System equilibration was carried out in two stages. First, an NVT ensemble simulation was conducted at 303.15 K for 125 ps with a 1.0 fs time step. Temperature was controlled using Langevin dynamics with a collision frequency of 1.0 ps
−1, and protein heavy atoms were restrained with a harmonic force constant of 1.0 kcal·mol
−1·Å
−2. All covalent bonds involving hydrogen atoms were constrained using the SHAKE algorithm, and a nonbonded cutoff distance of 9.0 Å was employed. The equilibrated system was subsequently subjected to a 10 ns conventional NPT simulation at 303.15 K and 1 bar using a 2.0 fs integration time step. Pressure was maintained using a Monte Carlo barostat, while temperature control was achieved with the Langevin thermostat. After the conventional MD pre-run, accelerated molecular dynamics simulations were performed in the NPT ensemble using the dual-boost mode, in which both dihedral and total potential energy terms were modified to enhance conformational sampling. Following equilibration, a 500 ns production trajectory was generated. Trajectory analysis was performed using CPPTRAJ (Amber package, University of California, San Francisco, CA, USA;
https://ambermd.org, accessed on 1 December 2025) [
34]. Key parameters evaluated included RMSD of Cα atoms relative to the initial structure, RMSF, and Rg.

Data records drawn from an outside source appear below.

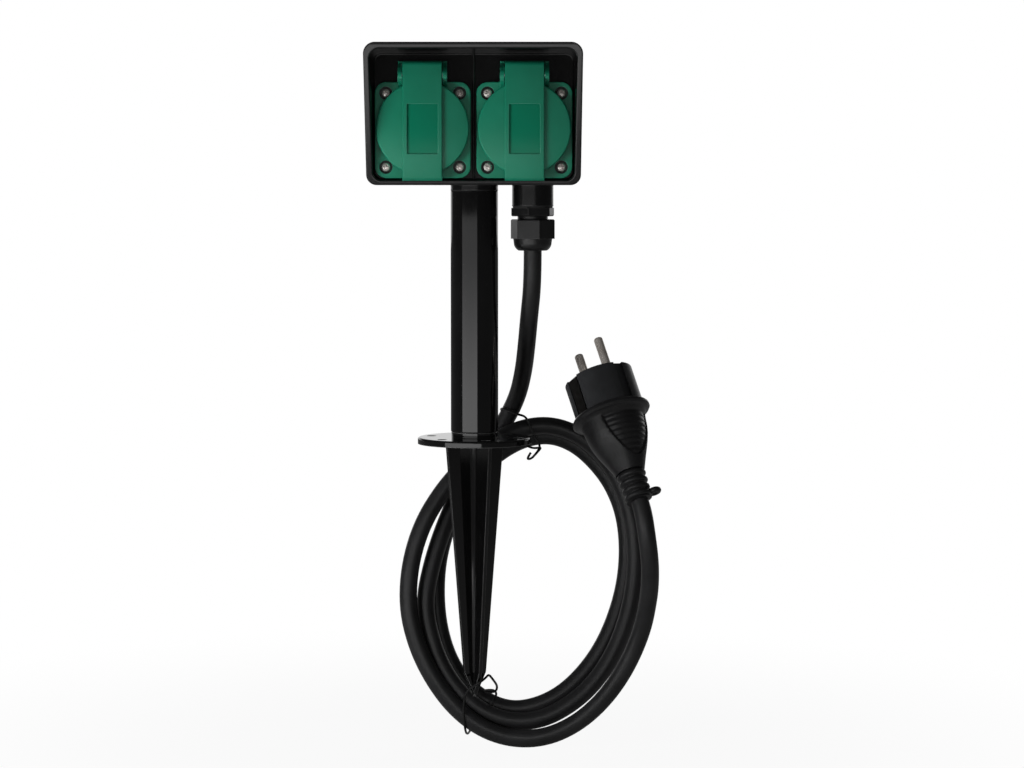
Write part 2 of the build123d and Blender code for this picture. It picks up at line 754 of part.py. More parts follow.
    with BuildPart() as centre_screw:
        with BuildSketch(front(floor_front)):
            with Locations((x, socket_height)):
                Circle(screw_head_radius)
        extrude(amount=screw_head_height)
        fillet(centre_screw.faces().sort_by(Axis.Y)[0].edges(), 0.6)
        with BuildSketch(front(floor_front)):
            with Locations((x, socket_height)):
                Circle(screw_radius)
        extrude(amount=-14)
        with BuildSketch(front(floor_front + screw_head_height - 0.9)):
            with Locations((x, socket_height)):
                Rectangle(3, 0.7)
                Rectangle(0.7, 3)
        extrude(amount=1, mode=Mode.SUBTRACT)
    finish(centre_screw, f"{side}_centre_screw")

# Cable gland: body screwed into the boss, with a washer, and a cap nut over a rubber seal
gland_places = [(gland_x, 0)]
seal_bottom = nut_bottom + 2.2
seal_top = nut_shoulder + 3.0

with BuildPart() as gland_washer:
    with BuildSketch(Plane.XY.offset(gland_hex_top)):
        with Locations(*gland_places):
            Circle(boss_radius - 0.4)
            Circle(thread_radius + 0.05, mode=Mode.SUBTRACT)
    extrude(amount=boss_bottom - gland_hex_top)
finish(gland_washer, "gland_washer")

with BuildPart() as gland_body:
    with BuildSketch(Plane.XY.offset(gland_hex_bottom)):
        with Locations(*gland_places):
            RegularPolygon(gland_across_flats / 2, 6, major_radius=False, rotation=gland_body_turn)
    extrude(amount=gland_hex_top - gland_hex_bottom)
    chamfer(gland_body.faces().sort_by(Axis.Z)[0].edges(), 0.5)
    with BuildSketch(Plane.XY.offset(seal_top)):
        with Locations(*gland_places):
            Circle(thread_radius)
    extrude(amount=housing_bottom + housing_wall - seal_top)
    with BuildSketch(Plane.XY.offset(seal_top)):
        with Locations(*gland_places):
            Circle(gland_bore)
    extrude(amount=housing_bottom + housing_wall - seal_top, mode=Mode.SUBTRACT)
finish(gland_body, "gland_body")

with BuildPart() as gland_nut:
    with BuildSketch(Plane.XY.offset(nut_shoulder)):
        with Locations(*gland_places):
            RegularPolygon(gland_across_flats / 2, 6, major_radius=False, rotation=gland_nut_turn)
    extrude(amount=nut_top - nut_shoulder)
    chamfer(gland_nut.faces().sort_by(Axis.Z)[-1].edges(), 0.5)
    with BuildSketch(Plane.XZ):
        with BuildLine():
            Polyline(
                (gland_x, nut_shoulder), (gland_x + gland_across_flats / 2, nut_shoulder),
                (gland_x + gland_across_flats / 2 - 0.3, nut_shoulder - 2.2))
            ThreePointArc(
                (gland_x + gland_across_flats / 2 - 0.3, nut_shoulder - 2.2),
                (gland_x + 9.2, nut_bottom + 1.6), (gland_x + 7.5, nut_bottom))
            Polyline(
                (gland_x + 7.5, nut_bottom), (gland_x, nut_bottom), (gland_x, nut_shoulder))
        make_face()
    revolve(axis=Axis((gland_x, 0, 0), (0, 0, 1)))
    with BuildSketch(Plane.XY.offset(seal_bottom)):
        with Locations(*gland_places):
            Circle(thread_radius + 0.05)
    extrude(amount=nut_top - seal_bottom, mode=Mode.SUBTRACT)
    with BuildSketch(Plane.XY.offset(nut_bottom)):
        with Locations(*gland_places):
            Circle(gland_bore)
    extrude(amount=seal_bottom - nut_bottom, mode=Mode.SUBTRACT)
finish(gland_nut, "gland_nut")

with BuildPart() as gland_seal:
    with BuildSketch(Plane.XY.offset(seal_bottom)):
        with Locations(*gland_places):
            Circle(thread_radius)
            Circle(cable_radius + 0.02, mode=Mode.SUBTRACT)
    extrude(amount=seal_top - seal_bottom)
finish(gland_seal, "gland_seal")

# The stretch of the cable that the gland clamps, up to where its sheath ends in the housing
sheath_end = housing_bottom + housing_wall + 1.5
with BuildPart() as cable_inlet:
    with BuildSketch(Plane.XY.offset(nut_bottom)):
        with Locations(*gland_places):
            Circle(cable_radius)
    extrude(amount=sheath_end - nut_bottom)
finish(cable_inlet, "cable_inlet")

# Wires from the end of the sheath to the right socket, and on from it to the left one
wire_radius = 1.2
left_x, right_x = (place[1] for place in socket_places)
block_middle = -carrier_back + block_length / 2
block_bottom = socket_height - block_half
block_face = -carrier_back + block_length
live, neutral = -pin_spacing / 2, pin_spacing / 2
clip_tail_end = -floor_back + clip_thickness + 10
clip_tail_height = socket_height + clip_reach
turn_height = sheath_end + 4.5
wire_runs = {
    "live_wires": [
        [(gland_x - 1.6, 1, sheath_end), (gland_x - 1.6, 1, sheath_end + 3), (gland_x - 5, 8, turn_height),
         (right_x + live, block_middle, turn_height + 4), (right_x + live, block_middle, block_bottom)],
        [(right_x + live, block_face, socket_height), (right_x + live, block_face + 2.5, socket_height),
         (right_x + live - 3, block_face + 2.5, socket_height + 4),
         (left_x + live + 3, block_face + 2.5, socket_height + 4),
         (left_x + live, block_face + 2.5, socket_height), (left_x + live, block_face, socket_height)],
    ],
    "neutral_wires": [
        [(gland_x + 1.6, 1, sheath_end), (gland_x + 1.6, 1, sheath_end + 3), (gland_x + 4, 8, turn_height),
         (right_x + neutral + 1.5, block_middle, turn_height + 4),
         (right_x + neutral + 1.5, block_middle, block_bottom)],
        [(right_x + neutral - 1.5, block_middle, block_bottom),
         (right_x + neutral - 1.5, block_middle, socket_height - 7),
         (right_x + neutral - 4.5, block_face + 2.2, socket_height - 9.5),
         (left_x + neutral + 3, block_face + 2.2, socket_height - 9.5),
         (left_x + neutral, block_middle, socket_height - 7), (left_x + neutral, block_middle, block_bottom)],
    ],
    "earth_wires": [
        [(gland_x, -1.8, sheath_end), (gland_x, -1.8, sheath_end + 2.6), (gland_x - 8, -4, turn_height - 0.8),
         (4, 0, turn_height + 2), (1.5, 0, turn_height + 15), (1.5, 0, clip_tail_height),
         (7, clip_tail_end - 2, clip_tail_height + 2.5),
         (right_x - 6, clip_tail_end + 3.5, clip_tail_height),
         (right_x - 1, clip_tail_end + 3.5, clip_tail_height),
         (right_x - 1, clip_tail_end, clip_tail_height)],
        [(right_x + 1, clip_tail_end, clip_tail_height),
         (right_x + 1, clip_tail_end + 3.5, clip_tail_height),
         (right_x - 2, clip_tail_end + 4, clip_tail_height + 6),
         (left_x + 3, clip_tail_end + 4, clip_tail_height + 6),
         (left_x, clip_tail_end + 3.5, clip_tail_height), (left_x, clip_tail_end, clip_tail_height)],
    ],
}
for name, runs in wire_runs.items():
    with BuildPart() as wires:
        for points in runs:
            tube([Vector(*point) for point in points], wire_radius, largest_bend=4)
    finish(wires, name)

# The coil's turns, then its free end, which rises to the plug
quarter_turns = int((loop_end - loop_start) / 0.25)
coil_turns = [loop_start + 0.25 * k for k in range(quarter_turns + 1)]
cable_width = 2 * cable_radius
coil_start = loop_place(coil_turns[0])
with BuildPart() as cable_coil:
    with BuildLine() as path:
        start_way, turn_way = wound(loop_place, coil_turns)
        biarc(loop_place(coil_turns[-1]), turn_way, plug_exit - plug_axis * cable_width, plug_axis)
        Line(plug_exit - plug_axis * cable_width, plug_exit)
        Line(coil_start - start_way * cable_width, coil_start)
    coil_path = path.wires()[0]
    with BuildSketch(Plane(origin=coil_start - start_way * cable_width, z_dir=start_way)):
        Circle(cable_radius)
    sweep(path=coil_path)
finish(cable_coil, "cable_coil")

# The lead from the gland down to the coil, as chosen points. The upper ones keep their share of
# the drop to where it meets the bundle
lead_end = coil_start - start_way * cable_width
meeting_height = 20.5
lead_drop = nut_bottom - meeting_height
lead_way = [
    (gland_x, 0, 1), (gland_x, 0, 0.792), (29.6, 5.8, 0.571), (28.1, 16.8, 0.375), (25.8, 29.4, 0.19)]
lead_points = [
    *(Vector(x, y, meeting_height + share * lead_drop) for x, y, share in lead_way),
    Vector(22.0, 41.0, meeting_height),
    Vector(14.0, 50.2, 4),
    Vector(3.6, 53.4, -12),
    lead_end - start_way * 17,
    lead_end,
]
with BuildPart() as cable_lead:
    lead_length = tube(lead_points, cable_radius)
finish(cable_lead, "cable_lead")
print("lead radii", [round(radius, 1) for radius in corner_radii(lead_points)])
print("lead volume over section times length",
      round(cable_lead.part.volume / (pi * cable_radius**2 * lead_length), 4))
print("coil volume over section times length",
      round(cable_coil.part.volume / (pi * cable_radius**2 * coil_path.length), 4))
print("lead, coil and whole length", round(lead_length), round(coil_path.length),
      round(lead_length + coil_path.length))

# The coil's least gap to itself, between points more than 60 mm apart along it
samples = 700
coil_points = [coil_path.position_at(k / samples) for k in range(samples + 1)]
step = coil_path.length / samples
apart = int(60 / step)
least_gap = min(
    (coil_points[i] - coil_points[j]).length
    for i in range(samples + 1) for j in range(i + apart, samples + 1)) - cable_width
print("coil's least gap to itself", round(least_gap, 2))

# Plug, standing on the free end of the cable and leaning away from the viewer
pin_line = (plug_pin_line - plug_axis * plug_pin_line.dot(plug_axis)).normalized()
plug_face_centre = plug_exit + plug_axis * plug_length
relief_top = -plug_length + relief_length
collar_middle = -plug_front_length - plug_collar_thickness / 2


def plug_plane(height):
    """Square to the plug's axis, at this height above its face, with X along its two pins."""
    return Plane(origin=plug_face_centre + plug_axis * height, x_dir=pin_line, z_dir=plug_axis)


plug_side = Plane(origin=plug_face_centre, x_dir=pin_line, z_dir=pin_line.cross(plug_axis))
plug_line = Axis(plug_face_centre, plug_axis)

with BuildPart() as plug_body:
    with BuildSketch(plug_side):
        with BuildLine():
            Polyline((0, -plug_length), (6.8, -plug_length), (7.5, relief_top))
            Spline(
                (7.5, relief_top), (9.4, relief_top + 6), (13.6, relief_top + 15),
                (17.0, relief_top + 24), (18.0, -plug_front_length - plug_collar_thickness - 3))
            Polyline(
                (18.0, -plug_front_length - plug_collar_thickness - 3),
                (plug_collar_radius - 0.6, -plug_front_length - plug_collar_thickness),
                (plug_collar_radius, collar_middle),
                (plug_collar_radius - 0.8, -plug_front_length),
                (0, -plug_front_length), (0, -plug_length))
        make_face()
    revolve(axis=plug_line)
    # Small eye that sticks out of the end of the strain relief
    with BuildSketch(plug_plane(-plug_length)):
        with Locations((5.5, -5.5)):
            Rectangle(7, 7)
    extrude(amount=3.2)
finish(plug_body, "plug_body")

# Front of the plug: a round insert with a groove for each pin side and for each earth contact
with BuildPart() as plug_face:
    with BuildSketch(plug_plane(-plug_front_length)):
        Circle(plug_front_radius)
        with Locations((plug_front_radius, 0), (-plug_front_radius, 0)):
            Rectangle(3.6, 5.6, mode=Mode.SUBTRACT)
        with Locations((0, plug_front_radius), (0, -plug_front_radius)):
            Rectangle(8.4, 3, mode=Mode.SUBTRACT)
    extrude(amount=plug_front_length)
    with BuildSketch(plug_plane(-plug_front_length)):
        with Locations((pin_spacing / 2, 0), (-pin_spacing / 2, 0)):
            Circle(plug_pin_radius + 0.02)
    extrude(amount=plug_front_length, mode=Mode.SUBTRACT)
finish(plug_face, "plug_face")

with BuildPart() as plug_pins:
    with BuildSketch(plug_plane(-plug_front_length)):
        with Locations((pin_spacing / 2, 0), (-pin_spacing / 2, 0)):
            Circle(plug_pin_radius)
    extrude(amount=plug_front_length + plug_pin_length)
    tips = plug_pins.faces().filter_by(GeomType.PLANE).sort_by(plug_line)[-2:]
    fillet(tips.edges(), 1.2)
finish(plug_pins, "plug_pins")

with BuildPart() as plug_earth_contacts:
    with BuildSketch(plug_plane(-plug_front_length)):
        with Locations((0, plug_front_radius - 1), (0, -plug_front_radius + 1)):
            Rectangle(6.6, 1)
    extrude(amount=plug_front_length - 1)
finish(plug_earth_contacts, "plug_earth_contacts")

# Wire ties: each goes once round its bundle, and its two ends are turned aside as a tail
tie_wire_radius = 0.65
upper_tie_plane = Plane(origin=(19.8, 0, 9.5), x_dir=(0.707, 0, -0.707), z_dir=(-0.707, 0, -0.707))
upper_tie_points = [
    (20, 24), (16.4, 28.6), (8, 28.8), (0, 30.4), (-8, 36.2), (-10.6, 42), (-10, 48.8), (-3, 52.6),
    (7, 53.6), (18, 53), (22.6, 46), (20.8, 38), (18.8, 29.6), (22, 24.2),
]
lower_tie_plane = Plane(origin=(-5.8, 0, -136.5), x_dir=(0.707, 0, 0.707), z_dir=(0.707, 0, -0.707))
lower_tie_points = [
    (19, -8.5), (14, -5.8), (6, -5.4), (-3, -1.4), (-11.5, 0.8), (-16.2, 5.8), (-14.8, 14), (-5, 28.8),
    (2, 32), (9.4, 30.6), (12.4, 20), (18.5, 3), (19, -4), (21.5, -9),
]
for name, plane, points in [
    ("upper_tie", upper_tie_plane, upper_tie_points), ("lower_tie", lower_tie_plane, lower_tie_points)]:
    with BuildPart() as tie:
        tube([plane.origin + plane.x_dir * u + Vector(0, y, 0) for u, y in points],
             tie_wire_radius, largest_bend=4)
    finish(tie, name)
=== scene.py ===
import bpy
import bmesh
import json
from math import cos, pi, radians, sin
from mathutils import Matrix, Vector


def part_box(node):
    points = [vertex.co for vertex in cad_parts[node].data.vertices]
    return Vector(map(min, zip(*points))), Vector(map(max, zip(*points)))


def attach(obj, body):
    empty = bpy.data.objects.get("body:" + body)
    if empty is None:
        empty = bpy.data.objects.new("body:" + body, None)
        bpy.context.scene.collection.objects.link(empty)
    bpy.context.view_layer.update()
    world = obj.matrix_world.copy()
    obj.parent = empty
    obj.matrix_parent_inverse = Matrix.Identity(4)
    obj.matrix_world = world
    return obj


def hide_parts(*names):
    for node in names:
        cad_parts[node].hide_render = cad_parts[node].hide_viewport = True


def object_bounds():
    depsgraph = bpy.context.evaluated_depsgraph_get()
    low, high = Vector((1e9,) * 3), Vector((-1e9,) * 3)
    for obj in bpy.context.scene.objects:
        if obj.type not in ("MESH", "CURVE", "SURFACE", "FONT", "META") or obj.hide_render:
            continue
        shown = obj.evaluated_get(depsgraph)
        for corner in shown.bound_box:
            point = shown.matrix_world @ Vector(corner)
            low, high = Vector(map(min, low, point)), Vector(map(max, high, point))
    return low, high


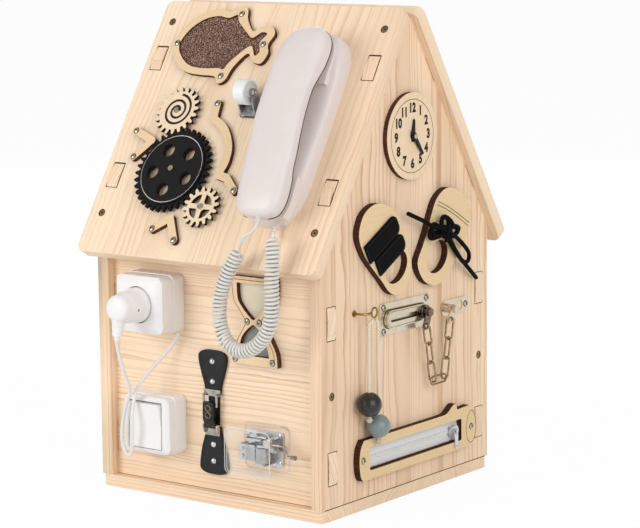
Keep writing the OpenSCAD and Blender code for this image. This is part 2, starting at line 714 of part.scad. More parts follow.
// Mouths of the sleeves that take the curly cord's two ends: [x, v, h]
gland_at = [100, 42.5, 8];
jack_at = [98, 38, 36];
sleeve_d = 8;
sleeve_l = 11.5;
module sleeve() rotate([-90, 0, 0]) difference() {
    cylinder(h = sleeve_l, d = sleeve_d);
    translate([0, 0, -1]) cylinder(h = 5, d = lead_d + 0.6);
}
module phone_base() color("#e6dfdc") on_roof() {
    rows = curve(base_rows, 2);
    polyhedron([for (r = rows) each dome(r, 22, 0.42)], skin(len(rows), 22), convexity = 4);
    translate(gland_at) sleeve();
}

module phone_handset() color("#ebe4e1") on_roof() {
    rows = curve(handset_rows, 2);
    polyhedron([for (r = rows) each oval(r, 28, 0.62)], skin(len(rows), 28), convexity = 4);
    translate(jack_at) sleeve();
}

// The curly cord hangs in front of the eave as a loop between the two jacks
function roof_point(x, v, h) = [x, eave_y + v * cos(pitch) - h * sin(pitch),
    eave_z + v * sin(pitch) + h * cos(pitch)];
curl_route = [[75, -191, 282], [65, -193, 263], [55, -194, 242], [51, -194, 221], [52, -194, 204],
    [59, -194, 189], [72, -194, 180.5], [87, -194, 181], [103, -194, 191], [115, -194, 208],
    [119, -194, 230], [119, -194, 256], [119, -192, 278], [117, -188, 299]];
lead_handset = [[75, -191, 282], [81, -196, 290], [89, -199, 299], [96, -196, 304]];
lead_base = [[117, -188, 299], [115, -184, 303], [109, -179, 302]];
// A lead's last stretch runs straight into its sleeve
function into_sleeve(at) = [for (step = [-5, 3]) roof_point(at.x, at.y + step, at.z)];

module phone_cord() color("#dfe0dd") {
    tube(curve(curl_route, 2), curl_d / 2, 12, [0, 1, 0]);
    tube(concat(lead_handset, into_sleeve(jack_at)), lead_d / 2, 12, [1, 0, 0]);
    tube(concat(lead_base, into_sleeve(gland_at)), lead_d / 2, 12, [1, 0, 0]);
}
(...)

MD simulations of the YEZV N D1-ssRNA(-) complex and the dimeric YEZV N-ssRNA(-) complex were additionally performed for 300 ns. All MD simulations were carried out using the Amber package (University of California, San Francisco, CA, USA). Clustering analysis of the trajectories was carried out for both systems using 10 clusters. For the YEZV N D1-ssRNA(-) complex, clustering was performed based on conserved residues of the monomer and three nucleotides involved in the RNA-binding site. For the YEZV N dimer-ssRNA(-) complex, clustering was performed using Cα atoms. Protein–RNA interactions were analyzed using VMD v2.0 (University of Illinois, Urbana-Champaign, IL, USA).